* The exercise *
Using the entries below, output exactly the line containing "What OpenSCAD source" and all lines that follow it to the end.

* Information provided *
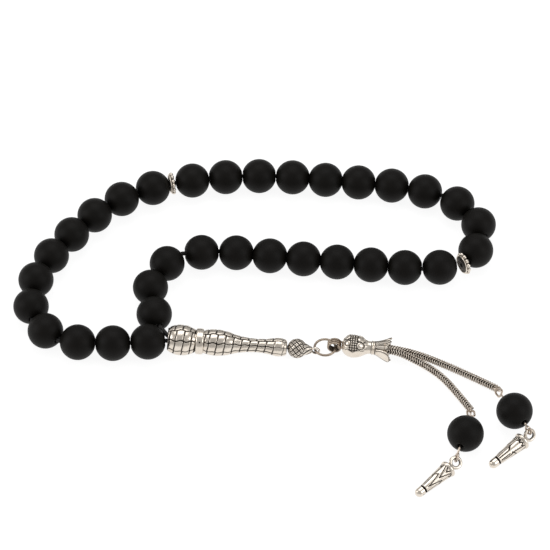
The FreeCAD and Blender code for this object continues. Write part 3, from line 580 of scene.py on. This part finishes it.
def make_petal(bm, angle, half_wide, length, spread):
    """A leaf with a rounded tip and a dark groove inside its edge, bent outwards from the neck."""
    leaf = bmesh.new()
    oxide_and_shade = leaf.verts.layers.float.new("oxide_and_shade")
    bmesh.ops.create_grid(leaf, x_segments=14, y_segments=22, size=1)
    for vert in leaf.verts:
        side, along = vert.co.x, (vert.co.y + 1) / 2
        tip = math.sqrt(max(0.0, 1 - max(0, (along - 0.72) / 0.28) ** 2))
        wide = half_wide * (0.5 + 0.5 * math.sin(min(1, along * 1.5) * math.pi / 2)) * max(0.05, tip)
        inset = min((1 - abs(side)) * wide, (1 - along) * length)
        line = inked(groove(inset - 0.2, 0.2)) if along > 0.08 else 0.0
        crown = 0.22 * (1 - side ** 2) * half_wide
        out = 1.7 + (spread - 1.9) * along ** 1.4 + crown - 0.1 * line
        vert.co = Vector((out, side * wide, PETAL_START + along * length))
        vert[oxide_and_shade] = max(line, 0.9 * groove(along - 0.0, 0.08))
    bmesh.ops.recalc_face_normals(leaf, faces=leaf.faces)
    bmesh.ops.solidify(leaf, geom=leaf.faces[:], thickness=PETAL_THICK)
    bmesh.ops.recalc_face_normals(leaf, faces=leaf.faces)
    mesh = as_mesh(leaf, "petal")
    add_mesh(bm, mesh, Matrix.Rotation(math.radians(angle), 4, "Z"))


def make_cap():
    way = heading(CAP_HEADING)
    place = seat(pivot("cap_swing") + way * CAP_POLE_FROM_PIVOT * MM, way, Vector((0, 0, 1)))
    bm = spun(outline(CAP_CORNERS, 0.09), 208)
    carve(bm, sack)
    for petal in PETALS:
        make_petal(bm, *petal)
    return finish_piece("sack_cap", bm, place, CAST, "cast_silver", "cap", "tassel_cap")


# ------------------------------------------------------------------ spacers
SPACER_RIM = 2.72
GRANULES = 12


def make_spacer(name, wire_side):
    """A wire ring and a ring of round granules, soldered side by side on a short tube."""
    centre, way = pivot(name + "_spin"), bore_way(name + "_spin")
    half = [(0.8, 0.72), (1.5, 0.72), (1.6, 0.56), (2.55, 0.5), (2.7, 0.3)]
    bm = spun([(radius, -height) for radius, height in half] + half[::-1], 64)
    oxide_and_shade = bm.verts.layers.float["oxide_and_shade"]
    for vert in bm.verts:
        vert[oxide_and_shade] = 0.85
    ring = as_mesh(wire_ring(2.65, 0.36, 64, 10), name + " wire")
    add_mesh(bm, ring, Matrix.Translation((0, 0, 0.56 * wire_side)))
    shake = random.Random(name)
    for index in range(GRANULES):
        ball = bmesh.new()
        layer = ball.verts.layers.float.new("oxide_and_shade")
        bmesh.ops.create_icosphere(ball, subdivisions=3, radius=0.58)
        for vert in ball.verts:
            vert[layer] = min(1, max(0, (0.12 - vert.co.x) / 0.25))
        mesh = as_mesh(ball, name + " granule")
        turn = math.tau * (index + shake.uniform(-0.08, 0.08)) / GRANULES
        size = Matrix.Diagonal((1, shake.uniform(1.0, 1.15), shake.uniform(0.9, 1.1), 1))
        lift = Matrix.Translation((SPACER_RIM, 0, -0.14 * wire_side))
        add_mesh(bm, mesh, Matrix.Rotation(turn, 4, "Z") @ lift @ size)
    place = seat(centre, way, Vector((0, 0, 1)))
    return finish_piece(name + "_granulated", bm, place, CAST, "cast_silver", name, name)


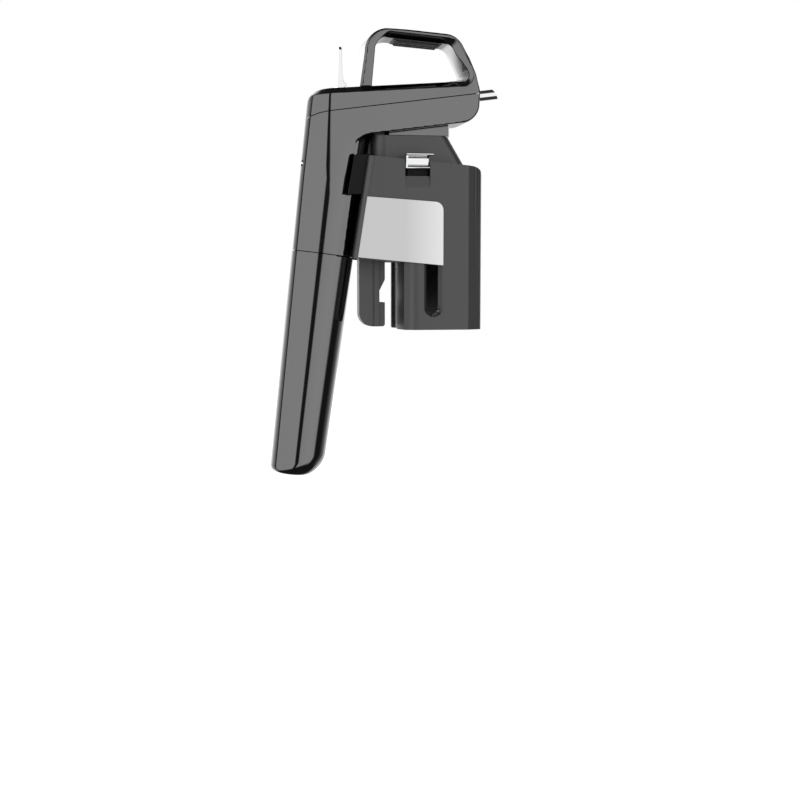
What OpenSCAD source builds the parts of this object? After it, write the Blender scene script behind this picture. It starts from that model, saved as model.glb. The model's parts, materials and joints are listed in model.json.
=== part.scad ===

* Expected answer *
What OpenSCAD source builds the parts of this object? After it, write the Blender scene script behind this picture. It starts from that model, saved as model.glb. The model's parts, materials and joints are listed in model.json.
=== part.scad ===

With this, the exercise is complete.